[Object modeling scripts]
────────────────────
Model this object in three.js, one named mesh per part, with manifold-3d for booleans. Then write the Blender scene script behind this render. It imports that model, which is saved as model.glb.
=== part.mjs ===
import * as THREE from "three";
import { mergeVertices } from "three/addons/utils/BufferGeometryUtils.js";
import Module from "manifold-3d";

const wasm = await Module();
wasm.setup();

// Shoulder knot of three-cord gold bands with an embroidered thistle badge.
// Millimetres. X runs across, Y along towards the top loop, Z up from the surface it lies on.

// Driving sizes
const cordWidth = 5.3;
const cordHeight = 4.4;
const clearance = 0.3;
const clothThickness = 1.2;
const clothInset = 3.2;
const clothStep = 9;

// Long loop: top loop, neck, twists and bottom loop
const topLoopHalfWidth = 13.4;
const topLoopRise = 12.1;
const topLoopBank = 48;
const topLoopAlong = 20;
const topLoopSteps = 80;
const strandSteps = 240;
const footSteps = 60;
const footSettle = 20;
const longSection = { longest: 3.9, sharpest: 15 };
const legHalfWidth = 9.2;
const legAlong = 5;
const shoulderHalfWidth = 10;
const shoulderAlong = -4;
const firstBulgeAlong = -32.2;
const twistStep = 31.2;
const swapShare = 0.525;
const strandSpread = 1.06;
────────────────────
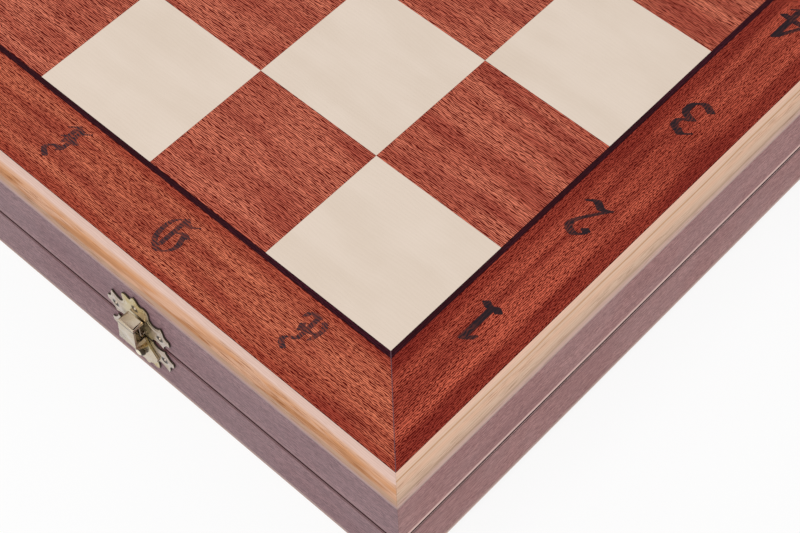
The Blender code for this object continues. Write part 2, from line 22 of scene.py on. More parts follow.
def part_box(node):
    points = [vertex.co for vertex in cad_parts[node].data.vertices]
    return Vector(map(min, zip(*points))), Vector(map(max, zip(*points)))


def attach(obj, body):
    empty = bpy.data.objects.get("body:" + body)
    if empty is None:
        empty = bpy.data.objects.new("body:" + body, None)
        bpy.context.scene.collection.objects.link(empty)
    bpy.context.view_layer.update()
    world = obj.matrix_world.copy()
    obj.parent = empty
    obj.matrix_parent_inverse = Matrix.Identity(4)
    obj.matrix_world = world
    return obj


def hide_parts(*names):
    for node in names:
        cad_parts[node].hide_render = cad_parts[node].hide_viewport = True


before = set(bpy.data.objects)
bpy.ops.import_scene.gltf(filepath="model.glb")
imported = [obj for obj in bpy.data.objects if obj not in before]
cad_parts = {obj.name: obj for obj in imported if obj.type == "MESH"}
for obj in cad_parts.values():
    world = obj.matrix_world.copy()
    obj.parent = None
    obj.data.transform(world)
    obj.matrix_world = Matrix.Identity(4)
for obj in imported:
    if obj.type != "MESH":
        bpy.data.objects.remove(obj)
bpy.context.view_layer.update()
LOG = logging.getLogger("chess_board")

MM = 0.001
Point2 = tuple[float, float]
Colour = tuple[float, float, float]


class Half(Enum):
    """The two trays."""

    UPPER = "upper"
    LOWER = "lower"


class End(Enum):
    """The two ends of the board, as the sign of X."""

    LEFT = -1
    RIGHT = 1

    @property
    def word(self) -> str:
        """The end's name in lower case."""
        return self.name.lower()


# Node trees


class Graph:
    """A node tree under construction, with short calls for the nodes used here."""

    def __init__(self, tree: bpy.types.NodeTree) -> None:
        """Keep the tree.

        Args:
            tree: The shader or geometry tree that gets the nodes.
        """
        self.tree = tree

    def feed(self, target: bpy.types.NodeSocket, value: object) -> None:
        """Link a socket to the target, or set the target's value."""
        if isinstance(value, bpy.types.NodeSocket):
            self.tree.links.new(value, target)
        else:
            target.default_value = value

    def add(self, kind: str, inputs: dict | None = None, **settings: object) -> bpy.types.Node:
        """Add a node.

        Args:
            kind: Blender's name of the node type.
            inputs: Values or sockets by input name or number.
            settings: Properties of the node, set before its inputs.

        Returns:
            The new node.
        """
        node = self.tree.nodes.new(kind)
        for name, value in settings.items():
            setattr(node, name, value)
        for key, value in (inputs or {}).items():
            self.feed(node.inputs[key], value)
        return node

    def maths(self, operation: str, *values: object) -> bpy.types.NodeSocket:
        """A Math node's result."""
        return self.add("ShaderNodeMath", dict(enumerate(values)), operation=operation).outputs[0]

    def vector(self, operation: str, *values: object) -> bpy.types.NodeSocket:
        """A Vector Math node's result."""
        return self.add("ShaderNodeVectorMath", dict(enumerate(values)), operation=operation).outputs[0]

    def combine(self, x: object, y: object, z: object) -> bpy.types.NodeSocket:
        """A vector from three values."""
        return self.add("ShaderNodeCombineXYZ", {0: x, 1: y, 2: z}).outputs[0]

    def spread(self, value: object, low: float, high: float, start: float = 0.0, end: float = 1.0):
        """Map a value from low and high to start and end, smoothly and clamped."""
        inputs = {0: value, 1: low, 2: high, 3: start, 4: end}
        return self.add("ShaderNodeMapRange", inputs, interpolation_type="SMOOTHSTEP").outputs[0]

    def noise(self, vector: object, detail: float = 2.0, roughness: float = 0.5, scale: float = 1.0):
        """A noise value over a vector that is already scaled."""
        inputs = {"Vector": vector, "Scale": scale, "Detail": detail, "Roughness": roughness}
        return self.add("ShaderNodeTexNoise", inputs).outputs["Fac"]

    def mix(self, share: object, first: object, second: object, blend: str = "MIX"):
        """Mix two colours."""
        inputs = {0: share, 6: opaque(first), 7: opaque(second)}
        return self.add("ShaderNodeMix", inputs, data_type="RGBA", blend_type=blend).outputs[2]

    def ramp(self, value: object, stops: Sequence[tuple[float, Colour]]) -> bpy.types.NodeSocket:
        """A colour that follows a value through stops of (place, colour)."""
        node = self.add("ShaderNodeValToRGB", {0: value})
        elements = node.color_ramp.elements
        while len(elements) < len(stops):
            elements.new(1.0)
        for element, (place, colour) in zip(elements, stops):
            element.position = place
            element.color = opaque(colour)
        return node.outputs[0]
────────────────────
### Task description:
Using the listing above, return all lines where the word "from" occurs.

### Written response:
import * as THREE from "three";
import { mergeVertices } from "three/addons/utils/BufferGeometryUtils.js";
import Module from "manifold-3d";
// Millimetres. X runs across, Y along towards the top loop, Z up from the surface it lies on.
The Blender code for this object continues. Write part 2, from line 22 of scene.py on. More parts follow.
        """A vector from three values."""
        """Map a value from low and high to start and end, smoothly and clamped."""